> _TASK_
Repeat every entry in the listing below, exactly.

> _ROWS_
====

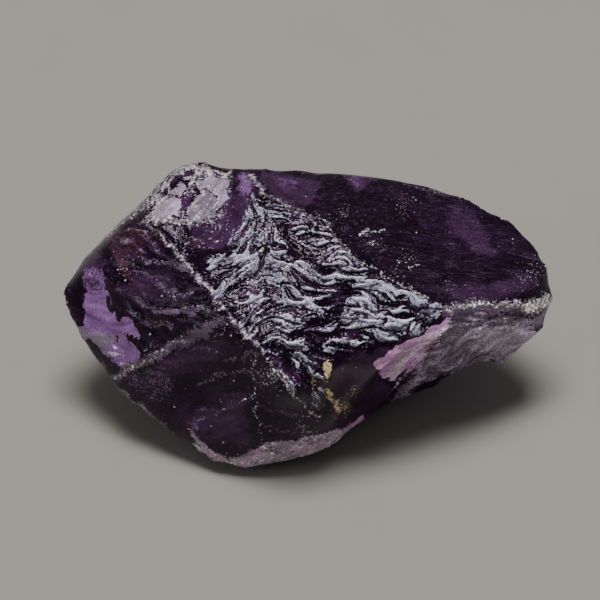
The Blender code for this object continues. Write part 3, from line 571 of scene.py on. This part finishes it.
def shape_and_paint(stone, sizes):
    """Adds the fine relief and stores how much of each finish a point has."""
    mesh = stone.data
    neighbours = Neighbours(mesh)
    places = places_of(mesh)
    for _ in range(2):
        places += 0.4 * (neighbours.mean(places) - places)
    put_places(mesh, places)
    facing = facing_of(mesh)
    ridge = smoothstep(0.004, 0.05, neighbours.mean(ridge_nearness(mesh, neighbours, 4)))
    x, y, _ = picture(places)
    front = smoothstep(-0.05, 0.2, facing @ eye_axes(SEEN_FROM_ABOVE)[2])
    comb = Comb(FRONT_STRANDS, 5)
    grids = [comb.grid(*size) for size in RIBBONS]
    broad, coarse, fine, hair = (comb.sample(grid, x, y) for grid in grids)
    # Painted light: how much brighter the ribbons are just below a point than just above it, so that
    # upper rims are painted lit.
    lit = sum(comb.sample(grid, x, y - 0.09) - comb.sample(grid, x, y + 0.09) for grid in grids[1:3])
    lit /= lit.std()
    back_x, back_y, _ = picture(places, BACK_FROM_ABOVE, True)
    back_comb = Comb(BACK_STRANDS, 8)
    behind = back_comb.sample(back_comb.grid(0.45, 3.5), back_x, back_y)

    wide = cloud(places, 3.0, 5.1)
    middling = cloud(places, 1.1, 2.7)
    small = cloud(places, 0.45, 8.3)
    gritty = cloud(places, 0.28, 4.4)
    wx, wy = x + 0.4 * middling + 0.2 * small, y + 0.4 * cloud(places, 1.1, 9.2) + 0.2 * gritty

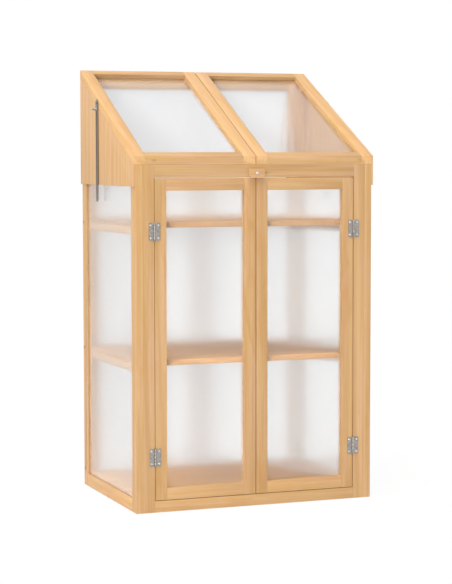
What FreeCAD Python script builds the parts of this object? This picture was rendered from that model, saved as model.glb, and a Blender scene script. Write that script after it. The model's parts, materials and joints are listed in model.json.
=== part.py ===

====

> _EXPECTED OUTPUT_
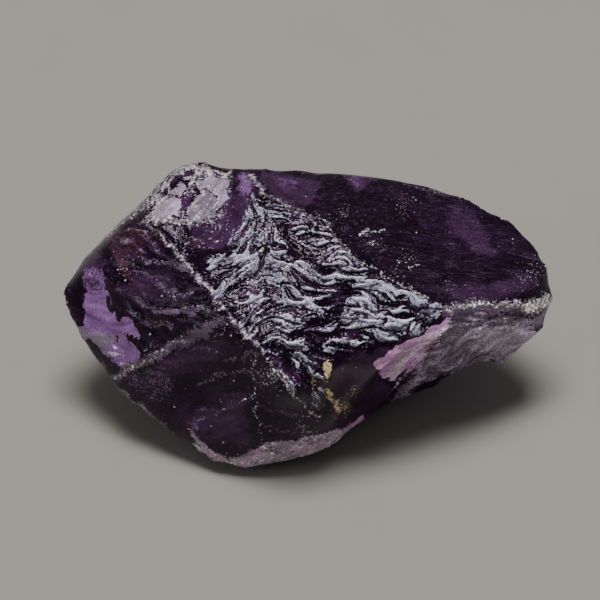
The Blender code for this object continues. Write part 3, from line 571 of scene.py on. This part finishes it.
def shape_and_paint(stone, sizes):
    """Adds the fine relief and stores how much of each finish a point has."""
    mesh = stone.data
    neighbours = Neighbours(mesh)
    places = places_of(mesh)
    for _ in range(2):
        places += 0.4 * (neighbours.mean(places) - places)
    put_places(mesh, places)
    facing = facing_of(mesh)
    ridge = smoothstep(0.004, 0.05, neighbours.mean(ridge_nearness(mesh, neighbours, 4)))
    x, y, _ = picture(places)
    front = smoothstep(-0.05, 0.2, facing @ eye_axes(SEEN_FROM_ABOVE)[2])
    comb = Comb(FRONT_STRANDS, 5)
    grids = [comb.grid(*size) for size in RIBBONS]
    broad, coarse, fine, hair = (comb.sample(grid, x, y) for grid in grids)
    # Painted light: how much brighter the ribbons are just below a point than just above it, so that
    # upper rims are painted lit.
    lit = sum(comb.sample(grid, x, y - 0.09) - comb.sample(grid, x, y + 0.09) for grid in grids[1:3])
    lit /= lit.std()
    back_x, back_y, _ = picture(places, BACK_FROM_ABOVE, True)
    back_comb = Comb(BACK_STRANDS, 8)
    behind = back_comb.sample(back_comb.grid(0.45, 3.5), back_x, back_y)

    wide = cloud(places, 3.0, 5.1)
    middling = cloud(places, 1.1, 2.7)
    small = cloud(places, 0.45, 8.3)
    gritty = cloud(places, 0.28, 4.4)
    wx, wy = x + 0.4 * middling + 0.2 * small, y + 0.4 * cloud(places, 1.1, 9.2) + 0.2 * gritty

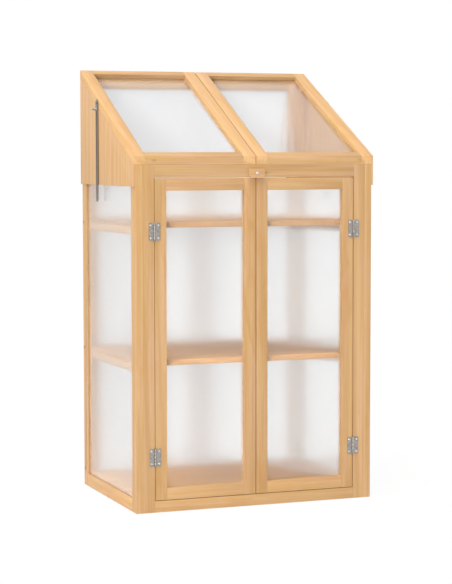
What FreeCAD Python script builds the parts of this object? This picture was rendered from that model, saved as model.glb, and a Blender scene script. Write that script after it. The model's parts, materials and joints are listed in model.json.
=== part.py ===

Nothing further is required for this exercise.